Risk Impact Mitigation
Schema drift opencode may add new part types or message keys Defensive JSON unmarshaling; ignore unknown keys
WAL lock contention Collector reads while opencode writes Use mode=ro URI or copy with sqlite3 CLI if needed
Large tool outputs 6MB+ files could bloat index Only index tool output metadata/summary; skip tool-output/ files unless include_tool_outputs=1
Part ordering ambiguity time_created may collide for parts in same message Use id lexicographic as secondary sort
Eventual consistency Event sourcing means DB state may lag events Poll message table directly; events are for replay only
Nested JSON depth state.output in tool parts may be stringified JSON Treat as opaque text or attempt one-level unmarshal
Session archiving time_archived column exists; archived sessions may be compacted Respect time_archived IS NULL or include archived based on config

#7. Open Questions for Parser Implementation

  1. Should the collector index every session or only those matching a project filter?
  2. Should reasoning parts be indexed as prose or excluded by default?
  3. Should patch parts be indexed as code/text or handled separately?
  4. How to handle parent-child message threading (parentID) in search results?
  5. What is the compaction format in compaction parts? (Only 60 observed, low priority.)
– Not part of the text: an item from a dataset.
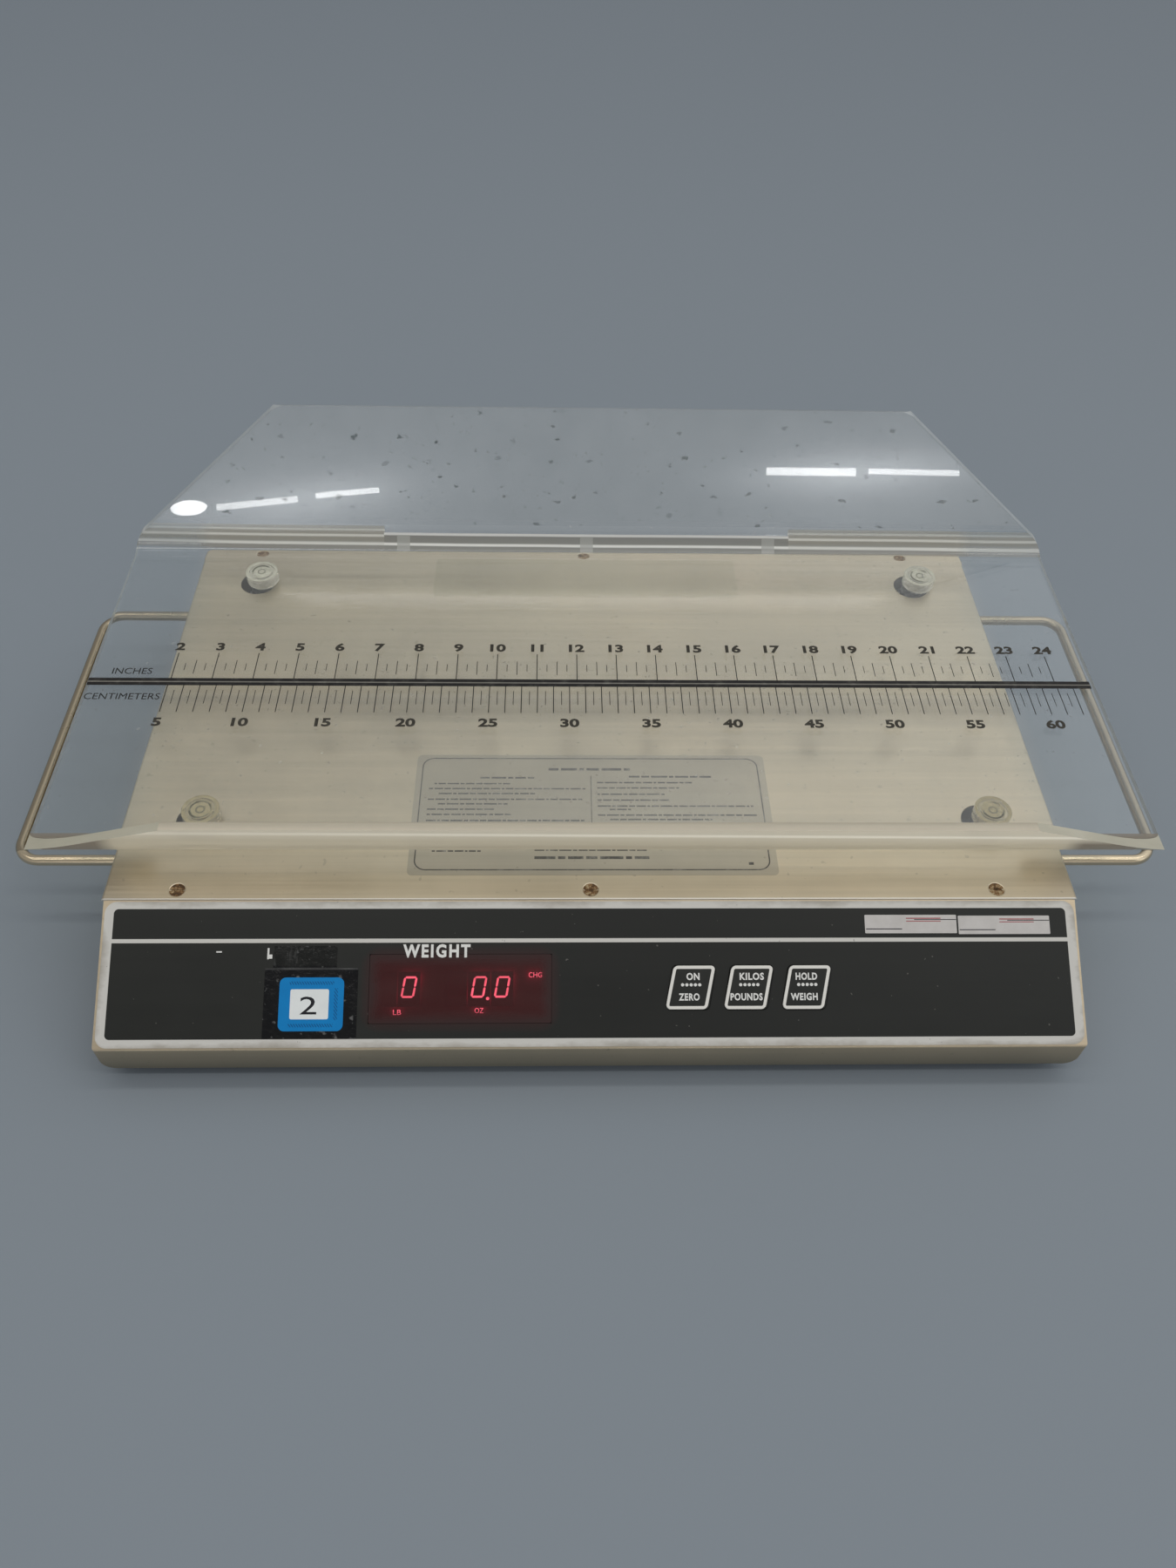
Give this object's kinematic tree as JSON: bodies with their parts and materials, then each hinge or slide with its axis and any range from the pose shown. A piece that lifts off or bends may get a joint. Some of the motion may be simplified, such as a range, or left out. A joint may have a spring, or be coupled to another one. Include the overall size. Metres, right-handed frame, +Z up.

#8. Summary for Next Phase

  • Source: SQLite ~/.local/share/opencode/opencode.db, read-only.
  • Tables: session, message, part.
  • Progress: message.rowid (INTEGER SQLite row marker).
  • Turn definition: message row + linked part rows by message_id.
  • Tool outputs: External files in tool-output/, referenced by callID.
  • Registration: One parser package implementing parser.Parser + registration in collector.